↓
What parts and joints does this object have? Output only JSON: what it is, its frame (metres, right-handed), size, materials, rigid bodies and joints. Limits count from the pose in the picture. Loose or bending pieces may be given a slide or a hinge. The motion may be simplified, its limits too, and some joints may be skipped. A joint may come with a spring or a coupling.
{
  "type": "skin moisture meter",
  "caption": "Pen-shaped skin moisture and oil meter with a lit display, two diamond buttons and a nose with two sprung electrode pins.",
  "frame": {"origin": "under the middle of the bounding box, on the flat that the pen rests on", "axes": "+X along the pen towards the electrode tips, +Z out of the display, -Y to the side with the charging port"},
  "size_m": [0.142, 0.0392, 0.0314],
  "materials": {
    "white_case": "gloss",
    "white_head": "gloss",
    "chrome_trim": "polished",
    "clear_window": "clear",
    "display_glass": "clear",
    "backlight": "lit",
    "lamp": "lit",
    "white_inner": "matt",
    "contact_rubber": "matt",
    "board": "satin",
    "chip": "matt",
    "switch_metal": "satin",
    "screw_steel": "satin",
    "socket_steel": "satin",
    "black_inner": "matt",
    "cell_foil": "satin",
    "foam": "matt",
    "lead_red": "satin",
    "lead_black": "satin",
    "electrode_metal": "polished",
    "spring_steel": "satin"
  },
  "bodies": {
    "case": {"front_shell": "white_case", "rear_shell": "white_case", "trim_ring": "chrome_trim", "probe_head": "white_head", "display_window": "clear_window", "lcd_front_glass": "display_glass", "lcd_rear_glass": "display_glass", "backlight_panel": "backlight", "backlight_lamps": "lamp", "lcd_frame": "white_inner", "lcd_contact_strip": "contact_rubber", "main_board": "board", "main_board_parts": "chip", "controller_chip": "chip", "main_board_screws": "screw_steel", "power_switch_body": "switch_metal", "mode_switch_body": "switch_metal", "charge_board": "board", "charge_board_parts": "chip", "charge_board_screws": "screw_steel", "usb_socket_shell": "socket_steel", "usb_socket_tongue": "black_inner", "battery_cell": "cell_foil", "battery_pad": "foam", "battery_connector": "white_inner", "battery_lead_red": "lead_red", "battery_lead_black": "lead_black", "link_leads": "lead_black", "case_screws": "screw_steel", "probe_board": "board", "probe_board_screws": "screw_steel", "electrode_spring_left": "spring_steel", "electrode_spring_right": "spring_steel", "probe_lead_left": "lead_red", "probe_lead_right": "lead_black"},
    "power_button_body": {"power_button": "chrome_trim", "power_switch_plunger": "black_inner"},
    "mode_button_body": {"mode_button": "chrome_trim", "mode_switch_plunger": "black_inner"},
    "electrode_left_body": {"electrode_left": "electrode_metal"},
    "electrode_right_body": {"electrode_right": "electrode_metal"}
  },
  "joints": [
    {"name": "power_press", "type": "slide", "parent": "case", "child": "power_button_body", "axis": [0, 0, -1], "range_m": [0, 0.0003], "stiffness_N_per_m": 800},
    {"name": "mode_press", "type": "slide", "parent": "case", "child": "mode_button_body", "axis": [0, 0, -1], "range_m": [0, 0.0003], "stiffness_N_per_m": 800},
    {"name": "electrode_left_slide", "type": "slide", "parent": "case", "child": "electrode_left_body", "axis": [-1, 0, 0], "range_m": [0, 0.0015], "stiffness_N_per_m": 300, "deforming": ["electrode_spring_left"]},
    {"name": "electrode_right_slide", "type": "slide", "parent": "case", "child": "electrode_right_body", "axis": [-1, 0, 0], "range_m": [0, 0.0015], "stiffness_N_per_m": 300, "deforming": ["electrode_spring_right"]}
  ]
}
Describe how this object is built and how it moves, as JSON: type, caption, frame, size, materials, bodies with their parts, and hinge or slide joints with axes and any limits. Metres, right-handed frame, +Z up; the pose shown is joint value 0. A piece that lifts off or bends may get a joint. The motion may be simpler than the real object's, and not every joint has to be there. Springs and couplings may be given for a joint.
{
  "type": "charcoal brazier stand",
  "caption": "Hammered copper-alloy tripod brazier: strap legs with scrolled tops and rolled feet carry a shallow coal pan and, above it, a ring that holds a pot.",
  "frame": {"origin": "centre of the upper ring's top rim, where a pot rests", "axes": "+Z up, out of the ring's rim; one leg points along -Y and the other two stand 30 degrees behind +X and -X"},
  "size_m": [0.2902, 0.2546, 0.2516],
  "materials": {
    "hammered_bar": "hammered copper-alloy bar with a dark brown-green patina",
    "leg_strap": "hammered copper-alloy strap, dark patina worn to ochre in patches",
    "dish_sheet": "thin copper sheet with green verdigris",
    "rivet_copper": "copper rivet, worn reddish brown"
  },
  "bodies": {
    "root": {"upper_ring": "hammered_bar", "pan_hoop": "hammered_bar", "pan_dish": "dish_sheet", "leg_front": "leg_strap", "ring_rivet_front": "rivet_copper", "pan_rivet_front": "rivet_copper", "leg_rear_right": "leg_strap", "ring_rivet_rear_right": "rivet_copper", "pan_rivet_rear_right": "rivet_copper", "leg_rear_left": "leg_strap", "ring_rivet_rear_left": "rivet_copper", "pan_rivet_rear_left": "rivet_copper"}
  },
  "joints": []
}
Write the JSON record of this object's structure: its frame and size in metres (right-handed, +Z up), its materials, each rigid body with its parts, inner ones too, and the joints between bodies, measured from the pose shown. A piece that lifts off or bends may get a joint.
↑
Copy each line of the data above without altering a single character.

# FINAL ANSWER:
What parts and joints does this object have? Output only JSON: what it is, its frame (metres, right-handed), size, materials, rigid bodies and joints. Limits count from the pose in the picture. Loose or bending pieces may be given a slide or a hinge. The motion may be simplified, its limits too, and some joints may be skipped. A joint may come with a spring or a coupling.
{
  "type": "skin moisture meter",
  "caption": "Pen-shaped skin moisture and oil meter with a lit display, two diamond buttons and a nose with two sprung electrode pins.",
  "frame": {"origin": "under the middle of the bounding box, on the flat that the pen rests on", "axes": "+X along the pen towards the electrode tips, +Z out of the display, -Y to the side with the charging port"},
  "size_m": [0.142, 0.0392, 0.0314],
  "materials": {
    "white_case": "gloss",
    "white_head": "gloss",
    "chrome_trim": "polished",
    "clear_window": "clear",
    "display_glass": "clear",
    "backlight": "lit",
    "lamp": "lit",
    "white_inner": "matt",
    "contact_rubber": "matt",
    "board": "satin",
    "chip": "matt",
    "switch_metal": "satin",
    "screw_steel": "satin",
    "socket_steel": "satin",
    "black_inner": "matt",
    "cell_foil": "satin",
    "foam": "matt",
    "lead_red": "satin",
    "lead_black": "satin",
    "electrode_metal": "polished",
    "spring_steel": "satin"
  },
  "bodies": {
    "case": {"front_shell": "white_case", "rear_shell": "white_case", "trim_ring": "chrome_trim", "probe_head": "white_head", "display_window": "clear_window", "lcd_front_glass": "display_glass", "lcd_rear_glass": "display_glass", "backlight_panel": "backlight", "backlight_lamps": "lamp", "lcd_frame": "white_inner", "lcd_contact_strip": "contact_rubber", "main_board": "board", "main_board_parts": "chip", "controller_chip": "chip", "main_board_screws": "screw_steel", "power_switch_body": "switch_metal", "mode_switch_body": "switch_metal", "charge_board": "board", "charge_board_parts": "chip", "charge_board_screws": "screw_steel", "usb_socket_shell": "socket_steel", "usb_socket_tongue": "black_inner", "battery_cell": "cell_foil", "battery_pad": "foam", "battery_connector": "white_inner", "battery_lead_red": "lead_red", "battery_lead_black": "lead_black", "link_leads": "lead_black", "case_screws": "screw_steel", "probe_board": "board", "probe_board_screws": "screw_steel", "electrode_spring_left": "spring_steel", "electrode_spring_right": "spring_steel", "probe_lead_left": "lead_red", "probe_lead_right": "lead_black"},
    "power_button_body": {"power_button": "chrome_trim", "power_switch_plunger": "black_inner"},
    "mode_button_body": {"mode_button": "chrome_trim", "mode_switch_plunger": "black_inner"},
    "electrode_left_body": {"electrode_left": "electrode_metal"},
    "electrode_right_body": {"electrode_right": "electrode_metal"}
  },
  "joints": [
    {"name": "power_press", "type": "slide", "parent": "case", "child": "power_button_body", "axis": [0, 0, -1], "range_m": [0, 0.0003], "stiffness_N_per_m": 800},
    {"name": "mode_press", "type": "slide", "parent": "case", "child": "mode_button_body", "axis": [0, 0, -1], "range_m": [0, 0.0003], "stiffness_N_per_m": 800},
    {"name": "electrode_left_slide", "type": "slide", "parent": "case", "child": "electrode_left_body", "axis": [-1, 0, 0], "range_m": [0, 0.0015], "stiffness_N_per_m": 300, "deforming": ["electrode_spring_left"]},
    {"name": "electrode_right_slide", "type": "slide", "parent": "case", "child": "electrode_right_body", "axis": [-1, 0, 0], "range_m": [0, 0.0015], "stiffness_N_per_m": 300, "deforming": ["electrode_spring_right"]}
  ]
}
Describe how this object is built and how it moves, as JSON: type, caption, frame, size, materials, bodies with their parts, and hinge or slide joints with axes and any limits. Metres, right-handed frame, +Z up; the pose shown is joint value 0. A piece that lifts off or bends may get a joint. The motion may be simpler than the real object's, and not every joint has to be there. Springs and couplings may be given for a joint.
{
  "type": "charcoal brazier stand",
  "caption": "Hammered copper-alloy tripod brazier: strap legs with scrolled tops and rolled feet carry a shallow coal pan and, above it, a ring that holds a pot.",
  "frame": {"origin": "centre of the upper ring's top rim, where a pot rests", "axes": "+Z up, out of the ring's rim; one leg points along -Y and the other two stand 30 degrees behind +X and -X"},
  "size_m": [0.2902, 0.2546, 0.2516],
  "materials": {
    "hammered_bar": "hammered copper-alloy bar with a dark brown-green patina",
    "leg_strap": "hammered copper-alloy strap, dark patina worn to ochre in patches",
    "dish_sheet": "thin copper sheet with green verdigris",
    "rivet_copper": "copper rivet, worn reddish brown"
  },
  "bodies": {
    "root": {"upper_ring": "hammered_bar", "pan_hoop": "hammered_bar", "pan_dish": "dish_sheet", "leg_front": "leg_strap", "ring_rivet_front": "rivet_copper", "pan_rivet_front": "rivet_copper", "leg_rear_right": "leg_strap", "ring_rivet_rear_right": "rivet_copper", "pan_rivet_rear_right": "rivet_copper", "leg_rear_left": "leg_strap", "ring_rivet_rear_left": "rivet_copper", "pan_rivet_rear_left": "rivet_copper"}
  },
  "joints": []
}
Write the JSON record of this object's structure: its frame and size in metres (right-handed, +Z up), its materials, each rigid body with its parts, inner ones too, and the joints between bodies, measured from the pose shown. A piece that lifts off or bends may get a joint.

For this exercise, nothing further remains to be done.